I didn't know there was such a personal story (tragedy or blessing?) behind him.
Afterwards, I have looked into the details such as the following example:
Buffett and his wife Susan were married more than 50 years, but it was not a typical marriage. They separated in 1977, but still attended social functions as husband and wife, and she still sat on Berkshire's board as a major stockholder. She lived in San Francisco until her death in 2004, while Buffett and his paramour, Astrid Menks, lived together in Omaha. Susan introduced Menks to her husband, and they remained friends. When acquaintances received presents from the Buffett family, the card was often signed by all three of them. (Note: Paramour = an illicit lover, especially of a married person.) |
It's a strange (!!) story.
I wouldn't know how to deal with such findings in Buffett's private life.

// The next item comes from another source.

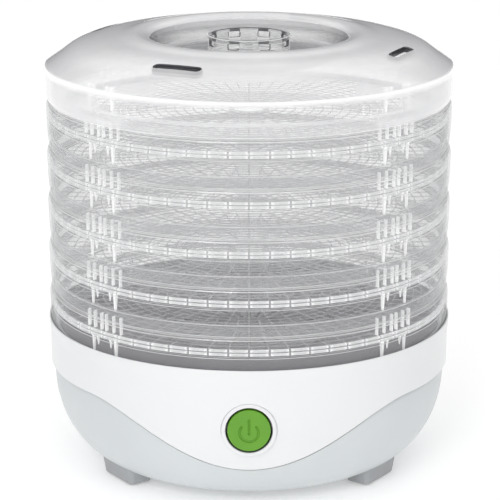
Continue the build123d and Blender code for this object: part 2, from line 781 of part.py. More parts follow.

Probably, if all went well, it's just a private business between Susan, Astrid, and Warren.
Anyway, personal things aside, we may just focus on his business success.
By having been successful, he made a lot of money for numerous people.
Instead of stealing, he has kept his promise and fulfilled the wishes of many many investors.
It's remarkable. Very few financial managers have done that.
As you might have guessed by reading this memo by Warren Buffett,
for truly rich people, what counts is the honor, not the money.
To them, reputation is the most precious thing.
Mubarak and Gadhafi might have billions in their Swiss bank accounts
but they are nothing but beggars in the street.
So are some of our ex-presidents of South Korean Republic.